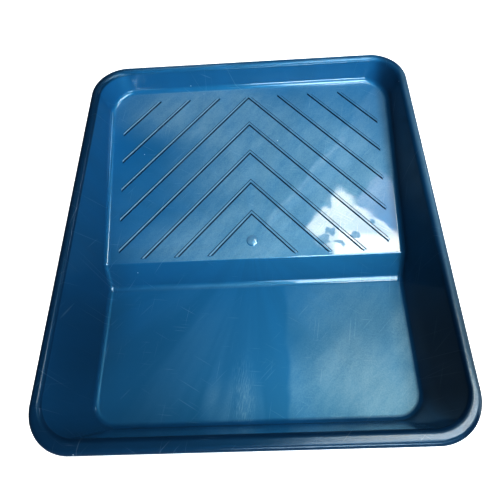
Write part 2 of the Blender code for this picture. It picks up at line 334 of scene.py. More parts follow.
def rib_section():
    """Half of a rib's section as (across, height): up the root, over the foot fillet to the crown."""
    points = [(RIB_HALF_WIDTH + RIB_FOOT, -RIB_ROOT)]
    for i in range(DOME_STEPS + 1):
        angle = math.pi / 2 * i / DOME_STEPS
        points.append((RIB_HALF_WIDTH + RIB_FOOT * (1 - math.sin(angle)),
                       RIB_FOOT * (1 - math.cos(angle)) - RIB_FOOT_BITE))
    for i in range(DOME_STEPS + 1):
        angle = math.pi / 2 * i / DOME_STEPS
        points.append((RIB_HALF_WIDTH - RIB_ROUNDING * (1 - math.cos(angle)),
                       RIB_HEIGHT - RIB_ROUNDING * (1 - math.sin(angle))))
    points.append((0.0, RIB_HEIGHT))
    return points


def rib_rings(start, end, mitred):
    """Section frames along an arm: (distance along it, share of full size, on the middle plane)."""
    length = math.hypot(end[0] - start[0], end[1] - start[1])
    turns = [math.pi / 2 * (i + 0.5) / DOME_STEPS for i in range(DOME_STEPS)]
    rounded = [(RIB_HALF_WIDTH * (1 - math.cos(turn)), math.sin(turn)) for turn in turns]
    rounded.append((RIB_HALF_WIDTH, 1.0))
    rings = [(0.0, 1.0, True)] if mitred else [(along, share, False) for along, share in rounded]
    rings += [(length - along, share, False) for along, share in reversed(rounded)]
    return rings


def add_arm(bm, start, end, side, mitred):
    """One arm of a rib; side is +1 or -1.  A mitred arm starts in the middle plane."""
    run = Vector((end[0] - start[0], end[1] - start[1])).normalized()
    across = Vector((-run.y, run.x))
    half = rib_section()
    outline = half + [(-u, v) for u, v in half[-2::-1]]
    rings = []
    for along, share, on_middle in rib_rings(start, end, mitred):
        ring = []
        for u, v in outline:
            height = v * share ** RIB_END_FULLNESS if v > 0 else v
            place = Vector(start) + run * along + across * u * share
            if on_middle:
                place += run * (u * across.x / -run.x)
            ring.append(bm.verts.new(ramp_point(side * place.x, place.y, height)))
        rings.append(ring)
    for ring, next_ring in zip(rings, rings[1:]):
        bridge(bm, ring + ring[:1], next_ring + next_ring[:1])
    bm.faces.new(rings[-1])
    if not mitred:
        bm.faces.new(rings[0])


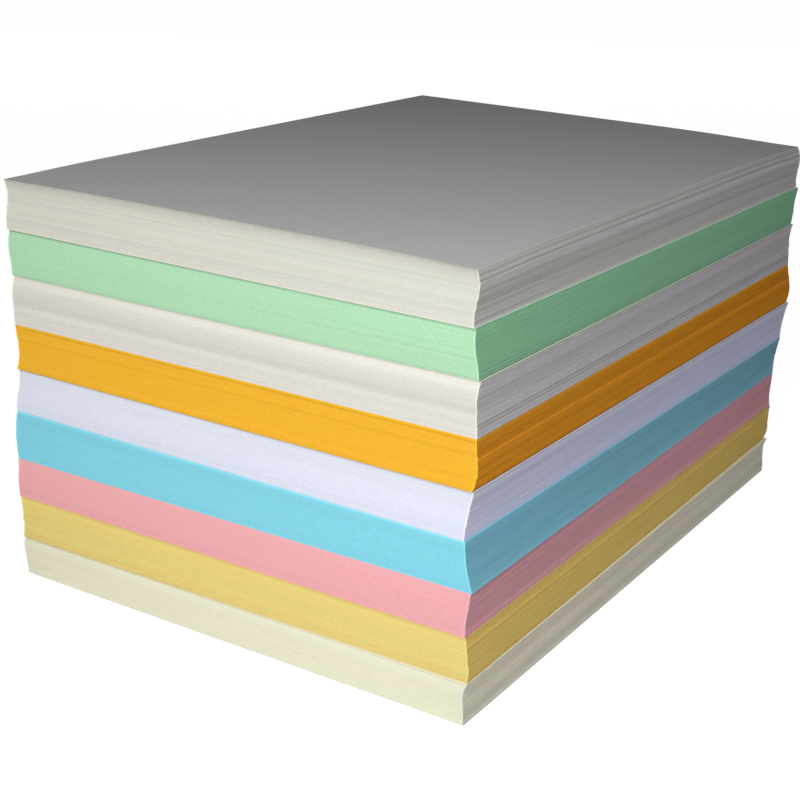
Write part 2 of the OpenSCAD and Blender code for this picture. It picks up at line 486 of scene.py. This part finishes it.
    def _relief(self, nodes: NodeTree, place: bpy.types.NodeSocket,
                on_face: bpy.types.NodeSocket) -> bpy.types.NodeSocket:
        """Adds the linen embossing of the faces and the rough cut of the edges.

        Args:
            nodes: The tree to add to.
            place: Object coordinates.
            on_face: 1 on the flat faces of the sheets, 0 on their edges.

        Returns:
            The bumped normal.
        """
        threads = []
        for direction in ("X", "Y"):
            threads.append(nodes.add(
                "ShaderNodeTexWave",
                {"Vector": place, "Scale": self.linen_turn / WAVE_TURN, "Distortion": 1.5,
                 "Detail": 2.0, "Detail Scale": 2.0},
                wave_type="BANDS", bands_direction=direction,
            ).outputs["Fac"])
        linen = nodes.math("MULTIPLY", nodes.math("ADD", *threads), on_face)
        cut = nodes.add(
            "ShaderNodeTexNoise", {"Vector": place, "Scale": self.cut_scale, "Detail": 2.0}
        ).outputs["Fac"]
        height = nodes.math("MULTIPLY_ADD", linen, self.linen_height, cut)
        return nodes.add("ShaderNodeBump", {
            "Strength": self.relief_strength, "Distance": self.relief_depth, "Height": height,
        }).outputs[0]


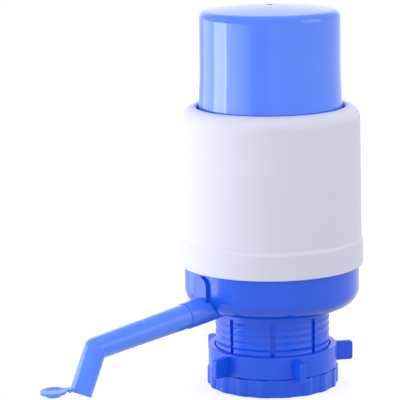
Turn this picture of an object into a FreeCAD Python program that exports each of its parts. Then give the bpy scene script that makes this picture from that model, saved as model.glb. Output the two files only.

▸ Exercise goal:
Extract all of the data shown above without alteration.

▸ Correct result:
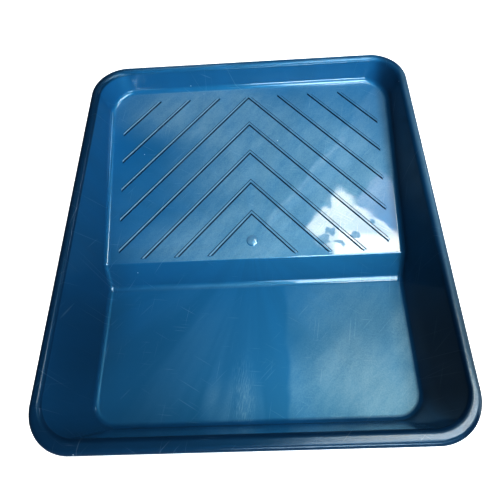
Write part 2 of the Blender code for this picture. It picks up at line 334 of scene.py. More parts follow.
def rib_section():
    """Half of a rib's section as (across, height): up the root, over the foot fillet to the crown."""
    points = [(RIB_HALF_WIDTH + RIB_FOOT, -RIB_ROOT)]
    for i in range(DOME_STEPS + 1):
        angle = math.pi / 2 * i / DOME_STEPS
        points.append((RIB_HALF_WIDTH + RIB_FOOT * (1 - math.sin(angle)),
                       RIB_FOOT * (1 - math.cos(angle)) - RIB_FOOT_BITE))
    for i in range(DOME_STEPS + 1):
        angle = math.pi / 2 * i / DOME_STEPS
        points.append((RIB_HALF_WIDTH - RIB_ROUNDING * (1 - math.cos(angle)),
                       RIB_HEIGHT - RIB_ROUNDING * (1 - math.sin(angle))))
    points.append((0.0, RIB_HEIGHT))
    return points


def rib_rings(start, end, mitred):
    """Section frames along an arm: (distance along it, share of full size, on the middle plane)."""
    length = math.hypot(end[0] - start[0], end[1] - start[1])
    turns = [math.pi / 2 * (i + 0.5) / DOME_STEPS for i in range(DOME_STEPS)]
    rounded = [(RIB_HALF_WIDTH * (1 - math.cos(turn)), math.sin(turn)) for turn in turns]
    rounded.append((RIB_HALF_WIDTH, 1.0))
    rings = [(0.0, 1.0, True)] if mitred else [(along, share, False) for along, share in rounded]
    rings += [(length - along, share, False) for along, share in reversed(rounded)]
    return rings


def add_arm(bm, start, end, side, mitred):
    """One arm of a rib; side is +1 or -1.  A mitred arm starts in the middle plane."""
    run = Vector((end[0] - start[0], end[1] - start[1])).normalized()
    across = Vector((-run.y, run.x))
    half = rib_section()
    outline = half + [(-u, v) for u, v in half[-2::-1]]
    rings = []
    for along, share, on_middle in rib_rings(start, end, mitred):
        ring = []
        for u, v in outline:
            height = v * share ** RIB_END_FULLNESS if v > 0 else v
            place = Vector(start) + run * along + across * u * share
            if on_middle:
                place += run * (u * across.x / -run.x)
            ring.append(bm.verts.new(ramp_point(side * place.x, place.y, height)))
        rings.append(ring)
    for ring, next_ring in zip(rings, rings[1:]):
        bridge(bm, ring + ring[:1], next_ring + next_ring[:1])
    bm.faces.new(rings[-1])
    if not mitred:
        bm.faces.new(rings[0])


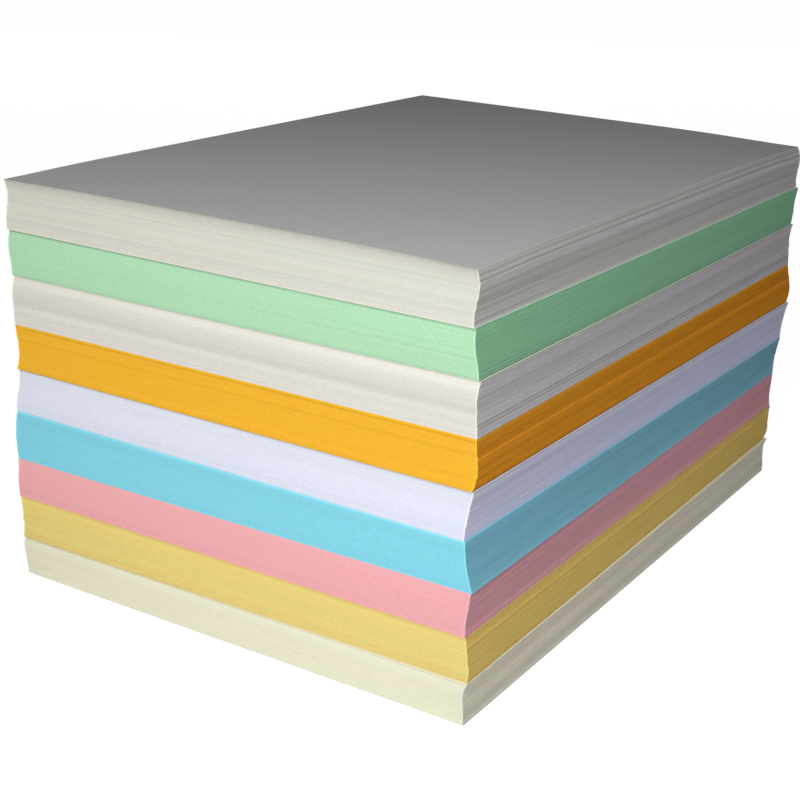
Write part 2 of the OpenSCAD and Blender code for this picture. It picks up at line 486 of scene.py. This part finishes it.
    def _relief(self, nodes: NodeTree, place: bpy.types.NodeSocket,
                on_face: bpy.types.NodeSocket) -> bpy.types.NodeSocket:
        """Adds the linen embossing of the faces and the rough cut of the edges.

        Args:
            nodes: The tree to add to.
            place: Object coordinates.
            on_face: 1 on the flat faces of the sheets, 0 on their edges.

        Returns:
            The bumped normal.
        """
        threads = []
        for direction in ("X", "Y"):
            threads.append(nodes.add(
                "ShaderNodeTexWave",
                {"Vector": place, "Scale": self.linen_turn / WAVE_TURN, "Distortion": 1.5,
                 "Detail": 2.0, "Detail Scale": 2.0},
                wave_type="BANDS", bands_direction=direction,
            ).outputs["Fac"])
        linen = nodes.math("MULTIPLY", nodes.math("ADD", *threads), on_face)
        cut = nodes.add(
            "ShaderNodeTexNoise", {"Vector": place, "Scale": self.cut_scale, "Detail": 2.0}
        ).outputs["Fac"]
        height = nodes.math("MULTIPLY_ADD", linen, self.linen_height, cut)
        return nodes.add("ShaderNodeBump", {
            "Strength": self.relief_strength, "Distance": self.relief_depth, "Height": height,
        }).outputs[0]


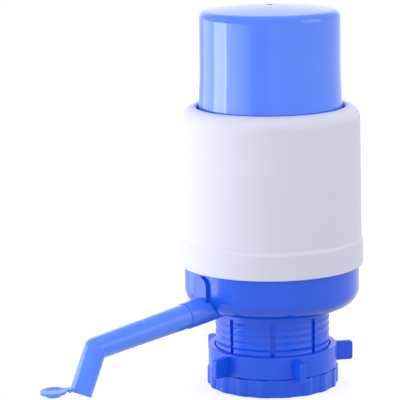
Turn this picture of an object into a FreeCAD Python program that exports each of its parts. Then give the bpy scene script that makes this picture from that model, saved as model.glb. Output the two files only.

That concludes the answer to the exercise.